Joint Optimization of Security Strength and Resource Allocation for Computation Offloading in Vehicular Edge Computing

Abstract

Vehicular Edge Computing (VEC) is a promising new paradigm that has attracted much attention in recent years, which can enhance the storage and computing capabilities of vehicular networks to provide users with low latency and high-quality services. Due to the open access and unreliable wireless channels, some appropriate security measures should be implemented in the VEC to ensure information security. However, the operation of the security mechanism dominates supererogatory computing resources, thus affecting the performance of VEC systems. The scarcity of computation and energy resources of the vehicles conflicts with the requirement of tasks for time delay and information security.
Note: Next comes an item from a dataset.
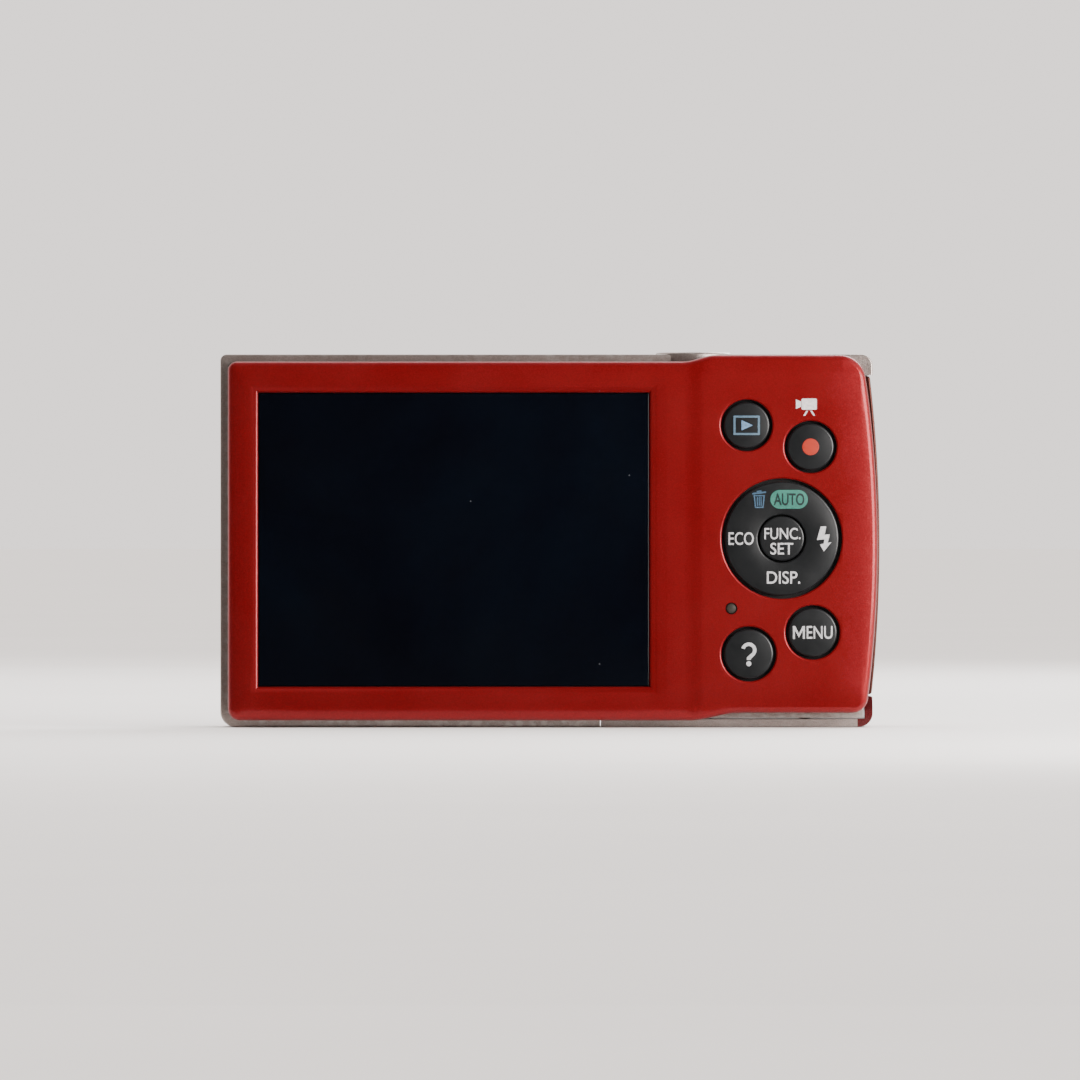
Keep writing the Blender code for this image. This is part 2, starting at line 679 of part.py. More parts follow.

In this paper, taking the driving velocity and position of the vehicles, the number of lanes, the model and density of the attackers, and security strength into consideration, we formulate a max-min optimization problem to jointly optimize offloading decision, transmit power, task computation frequency, encryption computation frequency, edge computation frequency, and block length to obtain optimal secure information capacity and local computation delay. The formulated optimization problem is a mixed integer nonlinear programming (MINLP), which is intractable. We apply the generalized benders decomposition (GBD)-based method to solve it. The simulation results show that our proposed algorithms have convergence and effectiveness and achieve fairness among vehicles on the road.